Tackling Workplace Stress

Work-related stress is a pervasive issue that has touched the lives of almost every professional at some point in their career.

In the United Kingdom, a staggering 79% of employees commonly experience stress at work, marking it the most prevalent form of stress in the country, with a notable 20% increase since 2018.

The Alarming Statistics.

In the year 2021/22 alone, 914,000 UK workers grappled with work-related stress, depression, or anxiety. This not only takes a toll on individuals’ well-being but also bears a hefty economic cost, amounting to £28.3 billion annually and resulting in 13.7 million lost working days. Shockingly, less than half (40%) of those affected have spoken to their employers about their stress, and 16% are willing to leave companies where stress levels are overwhelming.

Consequences of Workplace Stress.

The consequences of workplace stress are far-reaching and impactful, affecting both mental and physical well-being. Symptoms include a decline in work performance, depression, anxiety, and sleep disturbances. Recognising work-related stress as a significant health and safety issue is crucial for the well-being of the workforce.

Managers on the Brink.

Managers, often tasked with overseeing their teams, are not immune to stress. Some find themselves shielding their teams from poor work-life balance by taking on extra tasks. This dual responsibility can lead to higher levels of burnout as they navigate both execution and management duties. Additionally, managers grapple with KPIs, GDPR compliance, strategic business actions, and the behind-the-scenes intricacies that are often unseen by employees.

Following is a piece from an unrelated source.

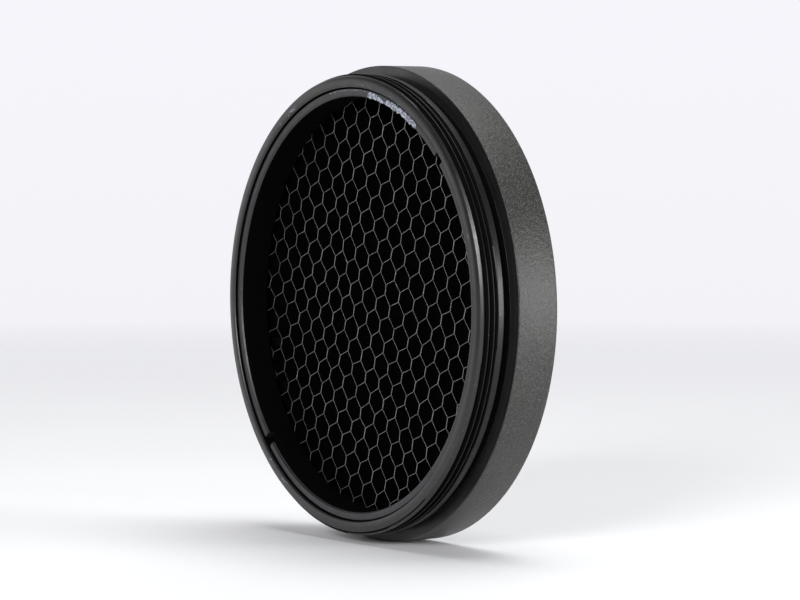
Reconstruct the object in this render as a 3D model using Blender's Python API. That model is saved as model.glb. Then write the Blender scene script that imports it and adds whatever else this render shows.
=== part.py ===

Working Together to Combat stress.

Reducing or eliminating workplace stress requires a collective effort. By acknowledging the shared responsibility in managing stress, organisations can foster a healthier work environment. Collaboration, open communication, and a commitment to well-being are crucial elements in mitigating the impact of stress.

Tips for Stress Management.

  1. Identify the core issue and target that first: Often the source of unwanted stress can be traced back to one particular source, which is then projecting that feeling onto other day-to-day activities that ordinarily feel ‘easier’. Dealing with the stressor first can often relieve any tension around other elements of your workload.
  2. Do one thing for YOU at the start of every day: How many of us can relate to checking our emails or social media as soon as we wake up? Doing this starts you off in a submissive state, which can result in you prioritising other people’s agendas for the remainder of your day, leaving you feeling unfulfilled by the end of the day. Spending just 5-30mins doing one thing for yourself; whether it’s a workout, healthy breakfast, reading something you enjoy etc, will set your day off in the affirmative and drastically increase the chance of your day feeling more positive.
  3. Stay Organised: Prioritise tasks, set realistic goals, and maintain a well-organised workspace.
  4. Get Some Fresh Air: Regular breaks, walks, or moments of fresh air can rejuvenate the mind and body.
  5. Take Up Employee Support: Organisations should establish support systems, and employees should feel encouraged to seek help when needed.
  6. Know the Difference: Understand the distinction between healthy striving for excellence and the pitfalls of perfectionism and consciously draw the line between them so there’s a realistic expectation on yourself.

Addressing workplace stress is not just an individual responsibility but a shared commitment that extends from employees to management. By recognising the signs, fostering a supportive environment, and implementing practical stress management strategies, organisations can create a workplace where well-being is prioritised and stress is reduced, if not eliminated, resulting in a healthier and more resilient work culture.